Further, in case of the conventional SAW-CTD, it is impossible to store the charge carriers since the transfer of the charge carriers are caused by the potential wells moving accompanying a propagating acoustic wave. On the other hand, in the CCD the charge carriers can be stored under the electrodes when there is no movement of the potential since the transfer of the charge carriers are caused by the movement of potential between electrodes.
Furthermore, in any of the above-mentioned conventional devices, it is impossible to read out the stored information stored separately in two dimensional sense at a desired time interval.
In the SAW-CTD, the charge carriers are detected by means of a diode or the like. When the charge carriers transferred with potential wells propagating accompanying an acoustic wave are detected, the acoustic wave passing by the detection diode is detected in the form of piezo-electric potential since there is a piezo-electric material on the diode. Therefore, even where there is no signal or charge carriers trapped by the acoustic wave, the piezo-electric potential accompanying the acoustic wave is detected by the detection diode, which becomes a noise.
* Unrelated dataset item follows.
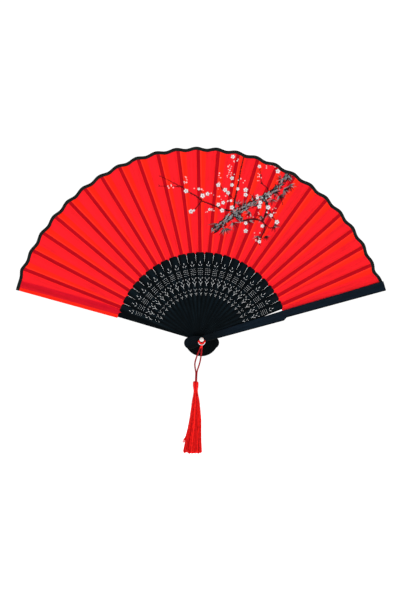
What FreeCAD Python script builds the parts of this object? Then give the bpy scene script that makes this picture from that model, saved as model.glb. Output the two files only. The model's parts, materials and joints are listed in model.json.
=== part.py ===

Particularly when the amount of the charge carriers transferred is small, the noise based on the detected piezo-electric potential becomes relatively large.
Further, in the SAW-CTD used as an image pick-up device, there is a problem of blooming. That is, when the amount of the incident light is locally large, the charges in the potential well at the position of the large amount of incident light overflows into the adjacent potential wells, which results in blur of the image obtained through the device.